New Boiler Questions!
Hello HVAC experts. I am the least handy guy ever and am in need of a new gas boiler for my house. I have large hot water rads. The house is roughly 2000 square feet and was built in the 1930’s. It has 3 floors.
I’ve had several quotes over the last week and the costs and (incl. instillation) they all in the same ballpark, yet I find it very difficult to tell the difference between the brands of boilers being offered to me. The internet is full of corporate propaganda, telling me how great each product is, but I feel like I need some un-biased professional opinion. So here I am.
These are the boilers (High Efficiency on top, low on the bottom) I’m being sold on. I would be very grateful if any of you pros could weigh in on the quality of these products, as I live in Canada and it’s getting cold!
• New York Thermal Trinity tft 110 96%AFUE
• Prestige Solo 110 water boiler from Triangle Tube.
• Visseman Vitodens WB1B35
• Slant fin is the VHS120 120,000 btu
• Weil Mclain is CGI -5PIN 133,000 btu.
• Olsen OSVB Boiler
Will I really stand to save that much on monthly costs over the next 10-15 years if I go with a 95/96% rather than a mid-reange?
I have drainage in the boiler room
Also a chimney that would need to be lined.
Have a tankless hot water system (Rinnai) that vents outside, so I don’t need a combo.
I also have fresh air venting into the room.
Thanks so much for your time. It is genuinely appreciated.
In a severe heating climate like I believe Canada is it is well worth getting a high efficiency boiler over a standard efficiency. In my local its not that necessary bc we have mild winters but I hear the veisman is a good product.
Welcome, my favorite type of customer!
Originally Posted by Monscadis
The Triangle Tube is a solid boiler.
My company does not suggest weil-mclain high efficiency boilers.
Here's the biggest thing. Your chimney being "lined".
These new high efficiency systems don't use your normal metal flue systems, like your old one did. They use a white PVC pipe.
This white PVC pipe MUST start at the boiler, and end all the way outside. Stopping at the chimney, does not count.
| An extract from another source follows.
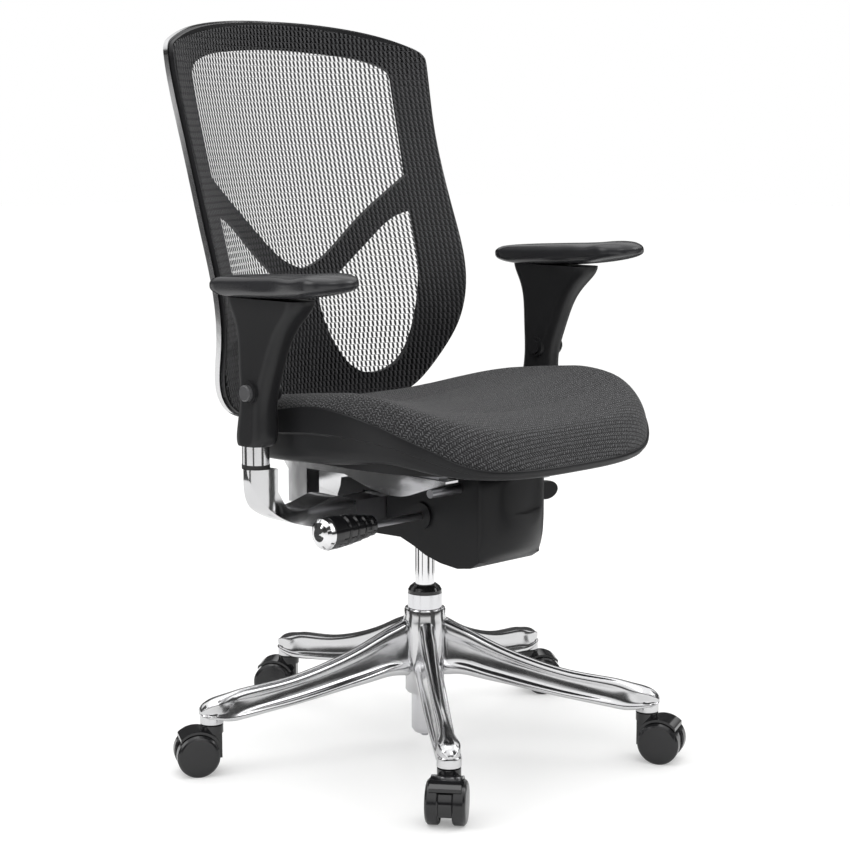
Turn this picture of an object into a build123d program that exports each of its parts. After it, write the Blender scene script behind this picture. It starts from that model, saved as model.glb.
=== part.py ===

So, if they are going to "line" the chimney, it must be with this white PVC. It would stick out the top of the chimney a bit, and run all the way down the chimney to your boiler.
Or, you could vent it out the side of your house, like your Rinnai.
Here's where i see alot of savings for you:
If you install a high efficiency (white pvc) boiler, that uses 2 white pipes, (one is fresh air, on is exhaust), you could (most likely) close that fresh air venting, keeping that cold weather out!
The point of that fresh air venting, is to bring in air for the equitment to burn. Your new rinnai gets it's air from outside. With a high efficiency boiler, so would you boiler. Most likely, you don't have anymore large appliances that need that much fresh air, and you can close it up.
The added cost of fresh air coming in through that pipe/grate is not counted in the savings, but it is worth alot.
Another great setup with these high efficiency boilers, is called "modulating".
Instead of stoking up a roaring fire, heating the water to 180* on a mild day, high efficinecy boilers can trickle a little fire, heating the water to 120*, just enough to keep you comfortable.
Woah, I just saw you live in canada.
Get a high efficiency boiler.
Now being the spoil sport, remember the other side of the coin. Sure there is payback and a good way to go with big old rads, BUT, mod cons are salty to install and you don't want a major repair out of warranty. It will cost. The 80% especially atomspheric boilers are very simple, parts low priced and reasonably reliable. The complexity of the mod cons is there as is the cost of repair. And the reliability of all this high tech stuff these days scares me. You'd certainly want a 10 year parts & labor warranty by a firm that isn't gonna take the money & run as many warranty companies have. Boilers aren't like furnace where a few bucks takes you from 80 to 95% and other than a drain and a secondary heat exchanger, they are the same. Mod cons are picky about installation. No more slide out slide in. Have to be done right, usually 2 pumps for primary secondary so extra piping. A cast iron boiler can go years with no maintenance, won't get that out of most mod cons. A hot surface ignitor for a Bryant BW9 (Dunkirk Quantum 90) costs 14 times what the ignitor for a Bryant forced air furnace costs the dealer.
But you have a tankless WH so you are close in technology and future repair bills as a mod con!
I am for efficiency but a 80% atmospheric boiler that is properly sized and tuned will be just as good.
Also, as baldloonie has stated. If you have to repair the hi efficiency boiler it won't be cheap and it might eat all that you saved.
Originally Posted by gravity
Thanks to all of you who posted. This has been very insightful.